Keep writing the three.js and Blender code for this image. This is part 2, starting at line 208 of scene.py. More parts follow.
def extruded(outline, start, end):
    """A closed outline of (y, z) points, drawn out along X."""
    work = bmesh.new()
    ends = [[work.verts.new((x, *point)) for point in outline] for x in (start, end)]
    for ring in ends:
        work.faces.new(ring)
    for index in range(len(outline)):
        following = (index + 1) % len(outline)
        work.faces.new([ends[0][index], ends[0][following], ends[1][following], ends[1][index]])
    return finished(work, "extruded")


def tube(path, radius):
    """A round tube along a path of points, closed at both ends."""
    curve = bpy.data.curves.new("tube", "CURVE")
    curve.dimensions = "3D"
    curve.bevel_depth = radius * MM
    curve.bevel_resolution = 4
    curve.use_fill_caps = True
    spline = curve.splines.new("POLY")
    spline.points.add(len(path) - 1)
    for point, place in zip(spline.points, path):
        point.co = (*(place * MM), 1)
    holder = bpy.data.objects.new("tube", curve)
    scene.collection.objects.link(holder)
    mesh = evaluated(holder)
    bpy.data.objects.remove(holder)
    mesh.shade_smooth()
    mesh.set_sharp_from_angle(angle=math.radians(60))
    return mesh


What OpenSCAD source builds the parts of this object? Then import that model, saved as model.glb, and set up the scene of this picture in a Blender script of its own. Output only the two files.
----------
Make an exact copy of every entry.

Keep writing the three.js and Blender code for this image. This is part 2, starting at line 208 of scene.py. More parts follow.
def extruded(outline, start, end):
    """A closed outline of (y, z) points, drawn out along X."""
    work = bmesh.new()
    ends = [[work.verts.new((x, *point)) for point in outline] for x in (start, end)]
    for ring in ends:
        work.faces.new(ring)
    for index in range(len(outline)):
        following = (index + 1) % len(outline)
        work.faces.new([ends[0][index], ends[0][following], ends[1][following], ends[1][index]])
    return finished(work, "extruded")


def tube(path, radius):
    """A round tube along a path of points, closed at both ends."""
    curve = bpy.data.curves.new("tube", "CURVE")
    curve.dimensions = "3D"
    curve.bevel_depth = radius * MM
    curve.bevel_resolution = 4
    curve.use_fill_caps = True
    spline = curve.splines.new("POLY")
    spline.points.add(len(path) - 1)
    for point, place in zip(spline.points, path):
        point.co = (*(place * MM), 1)
    holder = bpy.data.objects.new("tube", curve)
    scene.collection.objects.link(holder)
    mesh = evaluated(holder)
    bpy.data.objects.remove(holder)
    mesh.shade_smooth()
    mesh.set_sharp_from_angle(angle=math.radians(60))
    return mesh


What OpenSCAD source builds the parts of this object? Then import that model, saved as model.glb, and set up the scene of this picture in a Blender script of its own. Output only the two files.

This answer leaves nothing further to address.